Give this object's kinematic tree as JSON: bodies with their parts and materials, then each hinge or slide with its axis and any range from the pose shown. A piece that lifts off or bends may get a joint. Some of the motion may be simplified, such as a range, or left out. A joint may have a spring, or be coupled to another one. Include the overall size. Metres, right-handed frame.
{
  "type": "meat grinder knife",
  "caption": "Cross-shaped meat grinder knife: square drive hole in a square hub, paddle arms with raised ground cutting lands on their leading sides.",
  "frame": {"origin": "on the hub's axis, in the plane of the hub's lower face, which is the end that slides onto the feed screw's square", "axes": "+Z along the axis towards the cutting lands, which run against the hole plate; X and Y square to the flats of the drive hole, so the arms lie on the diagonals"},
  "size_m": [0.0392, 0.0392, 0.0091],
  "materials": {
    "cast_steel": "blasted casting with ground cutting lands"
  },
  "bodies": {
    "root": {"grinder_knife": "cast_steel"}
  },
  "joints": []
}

- Do this:
Please output the entire listing exactly as it stands.

- The answer:
Give this object's kinematic tree as JSON: bodies with their parts and materials, then each hinge or slide with its axis and any range from the pose shown. A piece that lifts off or bends may get a joint. Some of the motion may be simplified, such as a range, or left out. A joint may have a spring, or be coupled to another one. Include the overall size. Metres, right-handed frame.
{
  "type": "meat grinder knife",
  "caption": "Cross-shaped meat grinder knife: square drive hole in a square hub, paddle arms with raised ground cutting lands on their leading sides.",
  "frame": {"origin": "on the hub's axis, in the plane of the hub's lower face, which is the end that slides onto the feed screw's square", "axes": "+Z along the axis towards the cutting lands, which run against the hole plate; X and Y square to the flats of the drive hole, so the arms lie on the diagonals"},
  "size_m": [0.0392, 0.0392, 0.0091],
  "materials": {
    "cast_steel": "blasted casting with ground cutting lands"
  },
  "bodies": {
    "root": {"grinder_knife": "cast_steel"}
  },
  "joints": []
}